Charles also gave me a 1983 article from the Pittsburgh Post-Gazette about the workshop. The article, called “Budding Poets Bloom through Workshop,” describes 16 men and women gathering around a table to start the workshop at around 1 p.m. (We’re still meeting at the same time and we still meet around a table.) At one point Sue said, “Let’s get with it!” Sue explains that she holds the workshop as much for her own benefit as much as for struggling poets. Many of the traditional avenues for getting published that are specified in this article don’t exist anymore. Kermit says here too, “Poetry is easy not to write…A workshop keeps you working.”

I started attending in about 1984. Joan Latchaw, a student then and a Squirrel Hill resident, took me along with her to my first Squirrel Hill Poetry Workshop. Shirley Stevens and I started at about the same time. I would travel from Indiana, Pennsylvania, where I taught at IUP. For two years I lived in Pittsburgh at Forbes Terrace after my son graduated from high school. I had a seminar with Galway Kinnell and played kickball with my neighbor, Michael Chabon, who back then was a student and worked at Jay’s Book Stall.

The workshop was very lively with a diverse membership over the years—we’ve had teachers, playwrights, a biochemist, a former missionary, psychologists. The Squirrel Hill poets have had many adventures. Ours is not a classroom—but some of the members, even coincidentally, went to school together and met again in the workshop. Most of the members did not know each other before. I love the surprises that come up and our getting to know each other through our poems.

Sometimes there would be a Christmas party or other occasion where members would attend or sponsor a visitor or read their poems at a memorial service for a deceased member—some members even organized an occasional retreat. We had a number of readings and sometimes events, including memorial readings for H. Kermit Jackson, Georgeanne Rettberg, and Anita Byerly. 

All these years we’ve met in a library except for some periods in Sue’s house. At times when she was ill we’d have the workshop in her basement. The staff at the Squirrel Hill Library after its renovation had different ideas about the nature of the workshop. In 2010, we moved because we could not pay hourly meeting charges in the Squirrel Hill Library and didn’t want to change our workshop to automatically admit new members without screening. C.C. Mellor Memorial Library in Edgewood invited us to hold the workshop in their space. We gratefully accepted, although we still kept our original name.

When Kermit died in 2000, the Squirrel Hill poets called to tell me. At that time I was visiting family in Sag Harbor. I was asked to be the new convener/coordinator/facilitator of the workshop and I requested a small backup staff who would be present. I was still traveling from Indiana and not living in Pittsburgh full-time. “If the weather’s bad, that will be a problem,” I said, and then accepted that position as coordinator of the workshop on those conditions. Today, anyone can come and observe us as they could before, then send work. If they are accepted by a small committee of readers, the poet might have to wait to join because their name goes on a waiting list.

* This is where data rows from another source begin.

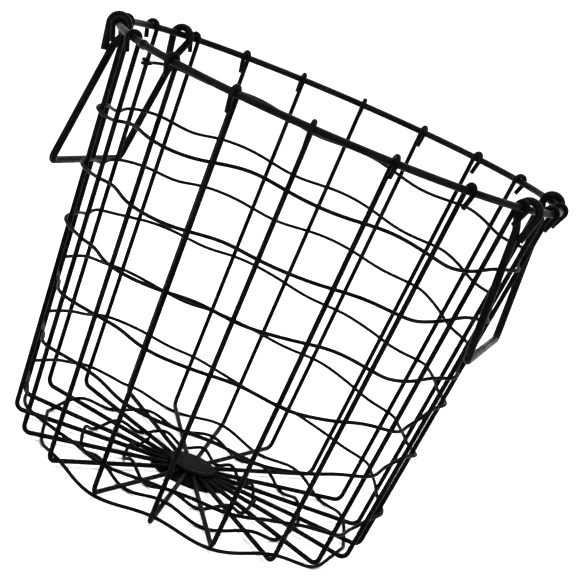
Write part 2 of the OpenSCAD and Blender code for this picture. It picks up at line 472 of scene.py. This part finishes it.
# A rib's middle line, in radius and height: hook round the rim, wall, base corner, spoke
RIB_HOOK_RADIUS = (RIM_WIRE + RIB_WIRE) / 2 + TOUCH_GAP
across_wall = RIM_RADIUS - BASE_RADIUS
up_wall = RIM_Z - SPOKE_Z
WALL_LEAN = math.degrees(
    math.atan2(across_wall, up_wall) - math.asin(RIB_HOOK_RADIUS / math.hypot(across_wall, up_wall))
)
WALL_UP = np.array([sin(WALL_LEAN), cos(WALL_LEAN)])
WALL_OUT = np.array([cos(WALL_LEAN), -sin(WALL_LEAN)])
WALL_TOP = np.array([RIM_RADIUS, RIM_Z]) - RIB_HOOK_RADIUS * WALL_OUT
CORNER_TURN = 90 - WALL_LEAN
SPOKE_END = BASE_RADIUS - CORNER_RADIUS * math.tan(math.radians(CORNER_TURN / 2))
CORNER_CENTRE = np.array([SPOKE_END, SPOKE_Z + CORNER_RADIUS])
WALL_FOOT = CORNER_CENTRE + CORNER_RADIUS * WALL_OUT
WALL_START = SPOKE_END + math.radians(CORNER_TURN) * CORNER_RADIUS


def rib_outline(stub_slant, stub_length):
    """A rib's middle line in its own upright plane, from the hub to the end of its hook."""
    points = [(RIB_END_RADIUS, SPOKE_Z)]
    points += line(points[-1], (SPOKE_END, SPOKE_Z), SPOKE_SPACING)
    points += arc(CORNER_CENTRE, CORNER_RADIUS, -90, -WALL_LEAN)
    points += line(points[-1], WALL_TOP, WALL_SPACING)
    points += arc((RIM_RADIUS, RIM_Z), RIB_HOOK_RADIUS, 180 - WALL_LEAN, -stub_slant, COARSE_ARC_STEP)
    end = np.array(points[-1]) - stub_length * np.array([sin(stub_slant), cos(stub_slant)])
    points += line(points[-1], end, STUB_SPACING)
    return points


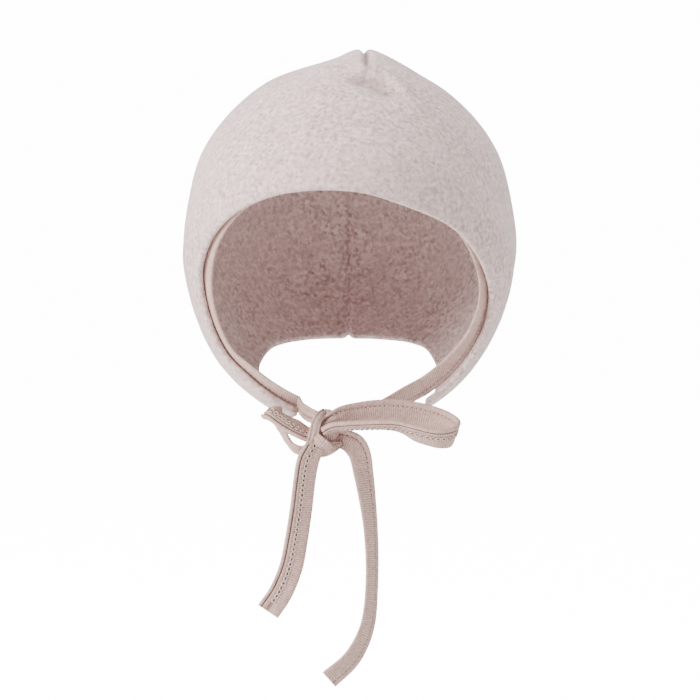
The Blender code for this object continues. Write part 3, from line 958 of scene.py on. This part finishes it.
LEFT_LOOP_ROUTE = (
    (-0.18, -0.08, -0.20, 120.0, 0.60),
    (-0.35, -0.10, -0.32, 118.0, 0.80),
    (-0.51, -0.14, -0.28, 120.0, 0.90),
    (-0.64, -0.20, -0.12, 124.0, 1.00),
    (-0.74, -0.25, 0.07, 128.0, 1.00),
    (-0.84, -0.28, 0.24, 132.0, 1.00),
    (-0.895, -0.19, 0.345, 134.0, 1.00),
    (-0.85, -0.08, 0.335, 132.0, 1.00),
    (-0.71, -0.02, 0.215, 128.0, 1.00),
    (-0.50, 0.02, 0.07, 126.0, 1.00),
    (-0.30, 0.02, -0.04, 126.0, 0.90),
    (-0.13, 0.00, -0.10, 130.0, 0.70),
)
LEFT_TAIL_ROUTE = (
    (-0.03, 0.06, -0.03, 174.0, 0.60),
    (-0.055, 0.105, -0.08, 164.0, 0.85),
    (-0.09, 0.110, -0.15, 159.0, 1.00),
    (-0.110, 0.090, -0.26, 158.0, 1.00),
    (-0.130, 0.06, -0.425, 160.0, 1.00),
    (-0.155, 0.055, -0.59, 165.0, 1.00),
    (-0.185, 0.055, -0.74, 171.0, 1.00),
    (-0.24, 0.06, -0.875, 178.0, 1.00),
    (-0.31, 0.065, -0.98, 184.0, 1.00),
)
RIGHT_TAIL_ROUTE = (
    (0.03, 0.00, -0.03, 0.0, 0.55),
    (0.065, 0.015, -0.030, -8.0, 0.78),
    (0.110, 0.010, -0.050, -15.0, 0.98),
    (0.136, 0.00, -0.090, -23.0, 1.00),
    (0.15, 0.00, -0.165, -35.0, 1.00),
    (0.164, 0.015, -0.26, -48.0, 1.00),
    (0.176, 0.03, -0.365, -57.0, 1.00),
    (0.183, 0.05, -0.50, -62.0, 1.00),
    (0.18, 0.07, -0.635, -62.0, 1.00),
    (0.168, 0.09, -0.74, -56.0, 1.00),
    (0.14, 0.105, -0.82, -48.0, 1.00),
    (0.095, 0.115, -0.89, -40.0, 1.00),
    (0.015, 0.125, -0.96, -32.0, 1.00),
)


def strap_stations(rows, reach, upright):
    """Stations along a route. An upright strap's width starts from +Z, another's from sideways."""
    route = Route([KNOT + Vector((row[0], -row[1], row[2])) * reach for row in rows])
    turns, widths = [row[3] for row in rows], [row[4] for row in rows]
    found = []
    for at in route.steps(TAPE_STEP):
        run = route.run(at, 0.002)
        guide = Vector((0, 0, 1)) if upright else Vector((0, -1, 0)).cross(run)
        across = (guide - run * guide.dot(run)).normalized()
        across = Matrix.Rotation(math.radians(route.value(turns, at)), 3, run) @ across
        found.append((route.place(at), across, run.cross(across).normalized(), route.value(widths, at)))
    return with_lengths(found)


# How far the fold side curls away along a strap, by the share of its length.
FOLD_CURLS = {
    "right loop": lambda share: ease((share - 0.66) / 0.12),
    "left loop": lambda share: (
        0.9 * ease((share - 0.40) / 0.12) * (1 - ease((share - 0.60) / 0.25))
    ),
}

strap_lines = {"binding": binding_stations}
for name, node, route, reach, upright in (
    ("right loop", "bow_loop_right", RIGHT_LOOP_ROUTE, RIGHT_LOOP, True),
    ("left loop", "bow_loop_left", LEFT_LOOP_ROUTE, LEFT_LOOP, True),
    ("left tail", "tail_left", LEFT_TAIL_ROUTE, LEFT_TAIL, False),
    ("right tail", "tail_right", RIGHT_TAIL_ROUTE, RIGHT_TAIL, False),
):
    stations = strap_stations(route, reach, upright)
    strap_lines[name] = stations
    tape = swept_tape(stations, fold_curl=FOLD_CURLS.get(name))
    strap = cloth_object(name.replace(" ", "_"), *tape)
    strap.data.materials.append(rib_tape)
    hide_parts(node)
    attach(strap, "root")


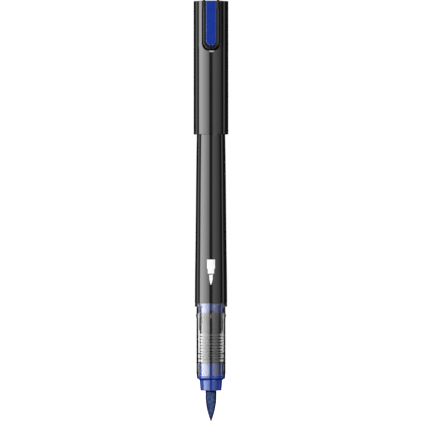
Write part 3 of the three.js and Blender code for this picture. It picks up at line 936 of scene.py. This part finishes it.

One of the wonderful things about the Squirrel Hill Poetry Workshop is the idea that if a person is as motivated as Sue was to write a poem, they can write a poem. People can be discovered. Occasionally there is a writing prompt or suggestion or a joint reading with another group or other collaboration. Almost everybody in our workshop has a book or two. I have written at least a dozen blurbs for people in the workshop. Sue’s was an interesting decision to have the workshop in a library, such a public place—and even initially to have a tutor who helped her with her poems before she started this workshop at age 64.

I have written poems about Sue. She was a fighter for her life, for overcoming her physical conditions. She would champion the poets who listened and worked hard and was a loyal supporter of their work. I attended the wedding of one of her children and that was a special occasion—of course a poem of mine came out of that. She taught us that you can write about feelings if they are authentic, even if you have to alter reality slightly for that purpose. She would see you through for the sake of what she believed was your poet’s integrity and good decision making. Once you earned her respect she supported you and your work as much as she could and became a friend.

Think of Your Life as Translation: Wedding to Wedding

The dishes under her eyes
tell the story of a banquet
where she ate and drank deeply,
and danced maybe her best dance
over and over again. Now cubless,
we thought she would break
as she circled each table
to give away the orchids and daisies
as little prizes to those who asked
for tokens. Red in this mother's dress
was subdued, but this was not a bitter
occasion—the bride wore green velvet
for her second time around,
and the groom in his 40s knew
as we all did, this party was to celebrate
that he wouldn't be alone in his dotage.
And so he gives these parents away,
and watches their slow whirling and whispering,
and unveiling of all the regular secrets
that nourish everyone in the name of family.

On behalf of new children,
blessings and celebrations,
think of your life as translation:
sun and moon, mother and father,
wedding to wedding and dance, dance.